Anyway, the new u bolts didn't fit exactly over the axle. I mean they fit but wer rounded a little short, so I had to tap the bottom of em with a hammer. Well that widened them at the top where they go through the plate. I pulled them together with a pair of channel locks and threw the nuts on em. Now when I went to torqe them down, 75ft lbs according to my crafstman tq wrench, the felt incredibly tight then loose. I am assuming it was due to the bolt streching to the right shape. Well sure enough, one of the nuts stripped the bolt and popped. Now these are grade 8 gold bolts. Is this normal, or are they just junk. I am thinging about ordering some more from bronograveyard, but they look like the same damm ones.
There's no way they are grade 8 bolts if you stripped them, grade 8 of that size will handle several hundred pounds TQ and it will break before it strips.
Also, when tightening them up do so in a diagonal pattern. Don't just tighten up one nut at a time. You'll have to go aroung the 4 nuts several times. You want the amount of exposed threads to be close to the same.
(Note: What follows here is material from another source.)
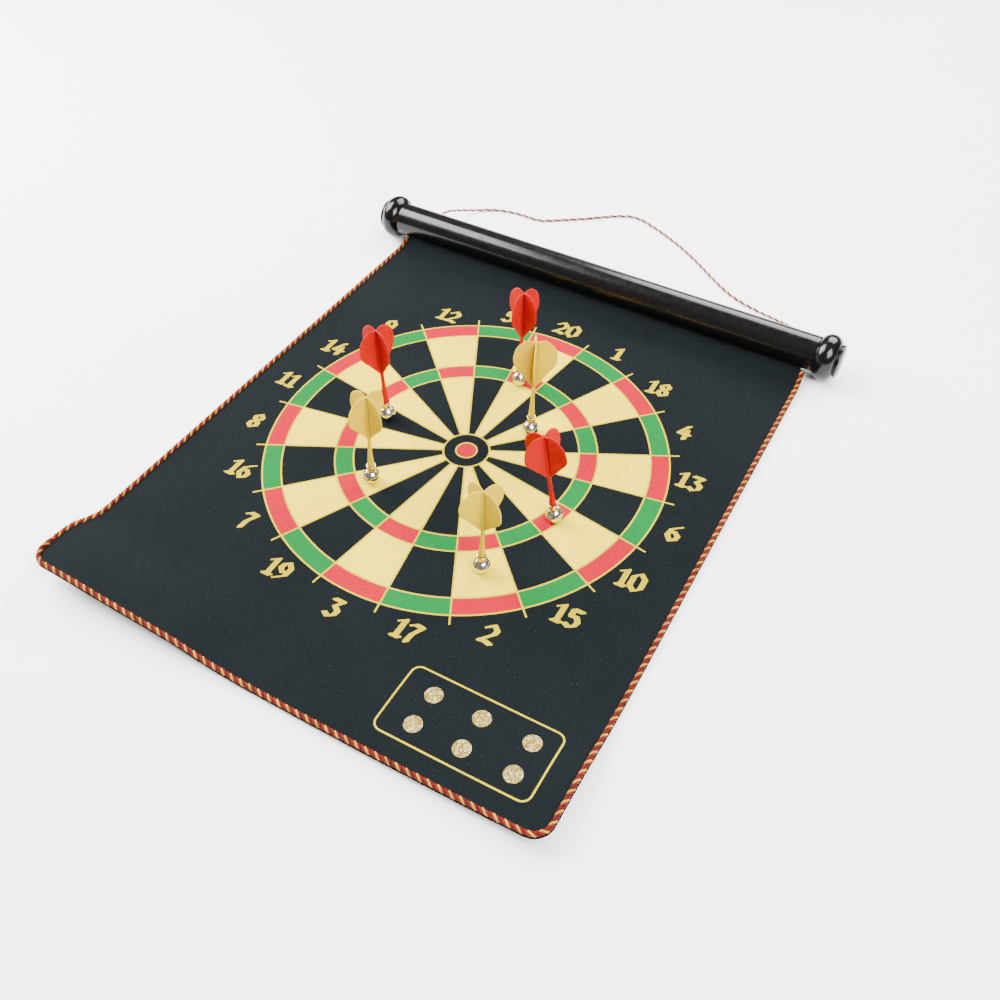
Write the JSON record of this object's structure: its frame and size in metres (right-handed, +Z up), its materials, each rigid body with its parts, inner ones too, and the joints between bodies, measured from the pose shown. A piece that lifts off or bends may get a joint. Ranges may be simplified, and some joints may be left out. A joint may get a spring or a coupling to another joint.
{
  "type": "magnetic dartboard",
  "caption": "Flexible cloth magnetic dartboard with a printed dial and twisted-cord edging, hung from a capped roller tube with a hanging cord, with magnet-footed darts standing on it.",
  "frame": {"origin": "on the floor under the middle of the bounding box of everything but the hanging cord, with the board lying open", "axes": "+X across the board to the right, +Y up the dial towards the roller tube, +Z up from the floor, out of the dial"},
  "size_m": [0.4066, 0.557, 0.0823],
  "materials": {
    "tube_plastic": "gloss black",
    "rod_metal": "drawn wire rod",
    "cloth": "fine ribbed cloth, black ground with a printed dial in cream, red, green and yellow",
    "back_cloth": "plain black cloth",
    "iron_sheet": "iron-filled flexible sheet, dull dark",
    "piping": "twisted cord, red, orange and gold",
    "cord": "twisted cord, red and white",
    "dart_chrome": "polished",
    "dart_brass": "polished pale brass",
    "magnet": "nickel-plated magnet",
    "flight_red": "bright red moulding with fine ribs",
    "flight_yellow": "bright yellow moulding with fine ribs"
  },
  "bodies": {
    "roller": {"roller_tube": "tube_plastic", "end_cap_left": "tube_plastic", "end_cap_right": "tube_plastic", "hem_rod": "rod_metal", "mat_hem": "back_cloth", "hanging_cord": "cord", "cord_knots": "cord"},
    "mat": {"mat_neck": "cloth", "neck_piping": "piping", "mat_back_cloth": "back_cloth", "mat_iron_sheet": "iron_sheet", "mat_front_cloth": "cloth", "mat_piping": "piping"},
    "tail_1": {"mat_strip_1": "cloth", "piping_strip_1": "piping"},
    "tail_2": {"mat_strip_2": "cloth", "piping_strip_2": "piping"},
    "tail_3": {"mat_strip_3": "cloth", "piping_strip_3": "piping"},
    "tail_4": {"mat_strip_4": "cloth", "piping_strip_4": "piping"},
    "tail_5": {"mat_strip_5": "cloth", "piping_strip_5": "piping"},
    "tail_6": {"mat_strip_6": "cloth", "piping_strip_6": "piping"},
    "tail_7": {"mat_strip_7": "cloth", "piping_strip_7": "piping"},
    "tail_8": {"mat_strip_8": "cloth", "piping_strip_8": "piping"},
    "tail_9": {"mat_strip_9": "cloth", "piping_strip_9": "piping"},
    "red_dart_1": {"red_dart_1_foot": "dart_chrome", "red_dart_1_magnet": "magnet", "red_dart_1_collar": "dart_brass", "red_dart_1_flight": "flight_red"},
    "red_dart_2": {"red_dart_2_foot": "dart_chrome", "red_dart_2_magnet": "magnet", "red_dart_2_collar": "dart_brass", "red_dart_2_flight": "flight_red"},
    "red_dart_3": {"red_dart_3_foot": "dart_chrome", "red_dart_3_magnet": "magnet", "red_dart_3_collar": "dart_brass", "red_dart_3_flight": "flight_red"},
    "yellow_dart_1": {"yellow_dart_1_foot": "dart_chrome", "yellow_dart_1_magnet": "magnet", "yellow_dart_1_collar": "dart_brass", "yellow_dart_1_flight": "flight_yellow"},
    "yellow_dart_2": {"yellow_dart_2_foot": "dart_chrome", "yellow_dart_2_magnet": "magnet", "yellow_dart_2_collar": "dart_brass", "yellow_dart_2_flight": "flight_yellow"},
    "yellow_dart_3": {"yellow_dart_3_foot": "dart_chrome", "yellow_dart_3_magnet": "magnet", "yellow_dart_3_collar": "dart_brass", "yellow_dart_3_flight": "flight_yellow"}
  },
  "joints": [
    {"name": "mat_lift", "type": "hinge", "parent": "roller", "child": "mat", "pos_m": [-0.00018, 0.19341, 0.00711], "axis": [-0.9999, 0.0169, 0], "range_deg": [0, 45]},
    {"name": "curl_1", "type": "hinge", "parent": "mat", "child": "tail_1", "pos_m": [0.0014, -0.112, 0.001], "axis": [-1, 0, 0], "range_deg": [0, 20]},
    {"name": "curl_2", "type": "hinge", "parent": "tail_1", "child": "tail_2", "pos_m": [0.0014, -0.1245, 0.001], "axis": [-1, 0, 0], "range_deg": [0, 26]},
    {"name": "curl_3", "type": "hinge", "parent": "tail_2", "child": "tail_3", "pos_m": [0.0014, -0.137, 0.001], "axis": [-1, 0, 0], "range_deg": [0, 32]},
    {"name": "curl_4", "type": "hinge", "parent": "tail_3", "child": "tail_4", "pos_m": [0.0014, -0.1495, 0.001], "axis": [-1, 0, 0], "range_deg": [0, 38]},
    {"name": "curl_5", "type": "hinge", "parent": "tail_4", "child": "tail_5", "pos_m": [0.0014, -0.162, 0.001], "axis": [-1, 0, 0], "range_deg": [0, 44]},
    {"name": "curl_6", "type": "hinge", "parent": "tail_5", "child": "tail_6", "pos_m": [0.0014, -0.1745, 0.001], "axis": [-1, 0, 0], "range_deg": [0, 50]},
    {"name": "curl_7", "type": "hinge", "parent": "tail_6", "child": "tail_7", "pos_m": [0.0014, -0.187, 0.001], "axis": [-1, 0, 0], "range_deg": [0, 58]},
    {"name": "curl_8", "type": "hinge", "parent": "tail_7", "child": "tail_8", "pos_m": [0.0014, -0.1995, 0.001], "axis": [-1, 0, 0], "range_deg": [0, 66]},
    {"name": "curl_9", "type": "hinge", "parent": "tail_8", "child": "tail_9", "pos_m": [0.0014, -0.212, 0.001], "axis": [-1, 0, 0], "range_deg": [0, 74]},
    {"name": "red_dart_1_pull", "type": "slide", "parent": "mat", "child": "red_dart_1", "axis": [0, 0, 1], "range_m": [0, 0.1]},
    {"name": "red_dart_2_pull", "type": "slide", "parent": "mat", "child": "red_dart_2", "axis": [0, 0, 1], "range_m": [0, 0.1]},
    {"name": "red_dart_3_pull", "type": "slide", "parent": "mat", "child": "red_dart_3", "axis": [0, 0, 1], "range_m": [0, 0.1]},
    {"name": "yellow_dart_1_pull", "type": "slide", "parent": "mat", "child": "yellow_dart_1", "axis": [0, 0, 1], "range_m": [0, 0.1]},
    {"name": "yellow_dart_2_pull", "type": "slide", "parent": "mat", "child": "yellow_dart_2", "axis": [0, 0, 1], "range_m": [0, 0.1]},
    {"name": "yellow_dart_3_pull", "type": "slide", "parent": "mat", "child": "yellow_dart_3", "axis": [0, 0, 1], "range_m": [0, 0.1]}
  ],
  "couplings": [
    {"joint": "curl_2", "follows": "curl_1", "ratio": 1.3},
    {"joint": "curl_3", "follows": "curl_1", "ratio": 1.6},
    {"joint": "curl_4", "follows": "curl_1", "ratio": 1.9},
    {"joint": "curl_5", "follows": "curl_1", "ratio": 2.2},
    {"joint": "curl_6", "follows": "curl_1", "ratio": 2.5},
    {"joint": "curl_7", "follows": "curl_1", "ratio": 2.9},
    {"joint": "curl_8", "follows": "curl_1", "ratio": 3.3},
    {"joint": "curl_9", "follows": "curl_1", "ratio": 3.7}
  ]
}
I think leaf spring to rear axle U bolts are supposed to be torqued to 80-100 lbs. Some one correct me if I am wrong.
they are goldish in color, and since grade 8 bolts are the same color I assumed they were the same. I'll call a machine shop, and possibly the ol ford dealership and see if they have exteneded u bolts.
As Conanski mentioned, there is no way you could strip grade 8 fasteners with normal hand tools. Those gold colored U-bolts were just cadmium plated lower grade material. Since you had a problem with fit, they were probably too narrow to fit your axle. New U-bolts should fit perfectly.
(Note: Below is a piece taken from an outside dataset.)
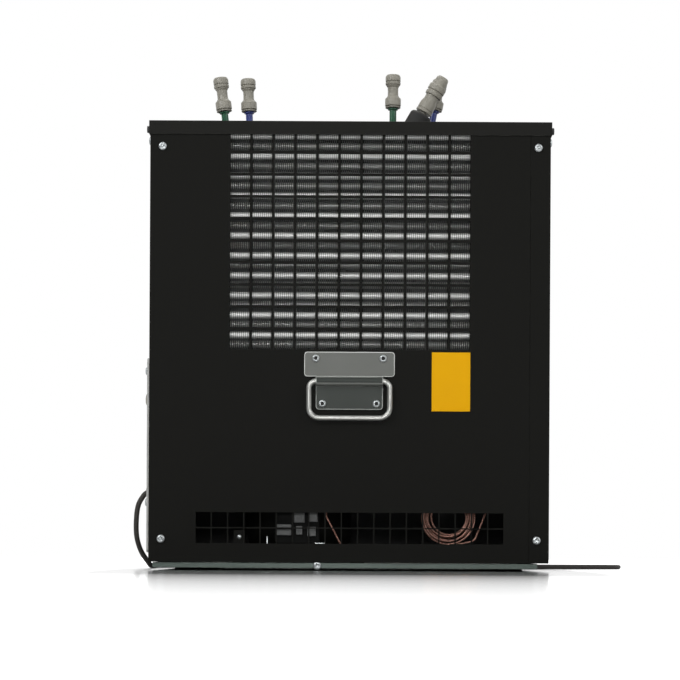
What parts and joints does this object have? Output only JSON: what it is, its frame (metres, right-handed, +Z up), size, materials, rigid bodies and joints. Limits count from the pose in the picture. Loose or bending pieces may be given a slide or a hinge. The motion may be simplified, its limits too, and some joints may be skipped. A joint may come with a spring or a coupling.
{
  "type": "under-counter beer cooler",
  "caption": "Black steel cabinet chilling beer lines: grilled rear panel, condenser and fan, ice-bank tank, drop handles and grey line fittings on the lid",
  "frame": {"origin": "Middle of the footprint, on the surface that the feet stand on", "axes": "+Z up; -Y out of the rear panel, the side with the grilles; +X to the right as the rear panel is looked at"},
  "size_m": [0.7073, 0.7131, 0.6821],
  "materials": {
    "black_coat": "satin, lightly pebbled",
    "lid_coat": "satin",
    "galvanised": "dull zinc coat",
    "brushed": "brushed",
    "bright_steel": "bright",
    "zinc": "zinc plated",
    "aluminium": "mill",
    "copper": "drawn copper",
    "black_plastic": "satin",
    "black_rubber": "matt",
    "grey_plastic": "moulded",
    "light_grey": "moulded",
    "white_foam": "foam filled",
    "yellow": "printed film, bare",
    "green_line": "extruded",
    "blue_line": "extruded",
    "cord_rubber": "matt"
  },
  "bodies": {
    "cabinet": {"rear_panel": "black_coat", "left_side_panel": "black_coat", "right_side_panel": "black_coat", "front_panel": "black_coat", "agitator_motor": "black_coat", "fan_shroud": "black_coat", "fan_motor": "black_coat", "compressor": "black_coat", "lid": "lid_coat", "base_tray": "galvanised", "rear_handle_plate": "brushed", "front_handle_plate": "brushed", "product_coil_1": "bright_steel", "product_coil_2": "bright_steel", "panel_screw_1": "zinc", "panel_screw_2": "zinc", "panel_screw_3": "zinc", "panel_screw_4": "zinc", "handle_screw_1": "zinc", "handle_screw_2": "zinc", "handle_screw_3": "zinc", "handle_screw_4": "zinc", "condenser_fins": "aluminium", "condenser_tubes": "copper", "evaporator_coil": "copper", "filter_drier": "copper", "capillary_coil": "copper", "relay_box": "black_plastic", "cord_gland": "black_plastic", "plug": "black_plastic", "foot_1": "black_rubber", "foot_2": "black_rubber", "foot_3": "black_rubber", "foot_4": "black_rubber", "left_grommet": "black_rubber", "right_grommet": "black_rubber", "python_sleeve": "black_rubber", "suction_line": "black_rubber", "connector_1": "grey_plastic", "connector_2": "grey_plastic", "connector_3": "grey_plastic", "connector_4": "grey_plastic", "python_connector": "grey_plastic", "python_line": "grey_plastic", "control_cover": "light_grey", "insulated_tank": "white_foam", "yellow_plate": "yellow", "beer_line_1": "green_line", "beer_line_3": "green_line", "beer_line_2": "blue_line", "beer_line_4": "blue_line", "cord": "cord_rubber", "cord_coil": "cord_rubber"},
    "rear_bail": {"rear_handle_bail": "bright_steel"},
    "front_bail": {"front_handle_bail": "bright_steel"},
    "hatch": {"fill_hatch": "black_plastic"},
    "knob": {"thermostat_knob": "grey_plastic"},
    "rocker": {"rocker_switch": "black_plastic"},
    "fan": {"fan_blade": "aluminium"},
    "agitator_shaft": {"agitator": "bright_steel"}
  },
  "joints": [
    {"name": "rear_bail_swing", "type": "hinge", "parent": "cabinet", "child": "rear_bail", "pos_m": [0, -0.2438, 0.2363], "axis": [-1, 0, 0], "range_deg": [0, 100]},
    {"name": "front_bail_swing", "type": "hinge", "parent": "cabinet", "child": "front_bail", "pos_m": [0, 0.2438, 0.2363], "axis": [1, 0, 0], "range_deg": [0, 100]},
    {"name": "hatch_lift", "type": "slide", "parent": "cabinet", "child": "hatch", "axis": [0, 0, 1], "range_m": [0, 0.06]},
    {"name": "thermostat_turn", "type": "hinge", "parent": "cabinet", "child": "knob", "pos_m": [-0.254, -0.19, 0.216], "axis": [-1, 0, 0], "range_deg": [0, 270]},
    {"name": "rocker_tilt", "type": "hinge", "parent": "cabinet", "child": "rocker", "pos_m": [-0.2537, -0.19, 0.257], "axis": [0, 0, -1], "range_deg": [0, 8]},
    {"name": "fan_spin", "type": "hinge", "parent": "cabinet", "child": "fan", "pos_m": [0, -0.1525, 0.41], "axis": [0, 1, 0], "continuous": true},
    {"name": "agitator_spin", "type": "hinge", "parent": "cabinet", "child": "agitator_shaft", "pos_m": [0, 0.095, 0.2], "axis": [0, 0, 1], "continuous": true}
  ]
}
The last time I needed U-bolts I used Skyjacker parts. They were cadmium plated and fit fine. The touque value was somewhere around 150 ft-lbs. 75 sounds a bit low.
I buy my u bolts at a spring shop, a shop that specializes in large tractor trailer spring/axles.
I tell them the leg length, the leg diameter, round or square and the axle diameter for the bolts I want.
They pull the appropriate length and diameter stock off the rack, put the appropriate die's that match my measurements in the press and bend em while I watch.
Then give em to me with the nuts that go with them, not your average hardware store nut either. Nuts are usually 3/4" to over a 1" tall, plenty of "fine" thread to grab the legs with.
The prices at the spring shop are much better then the auto parts and the quality is definitely worth the extra trip.
They should be tighten then put in service for 100 miles or so, and then re tightened.
I have never stripped one, I use a half inch drive ratchet with the 4' long handle from my floor jack on it to draw them up tight. A u bolt will stretch a long ways before its tight.
A air gun will make it easy to take up all the slack to get everything in place nice yea, but one will not tighten them sufficiently by itself, like trying to tighten a spring.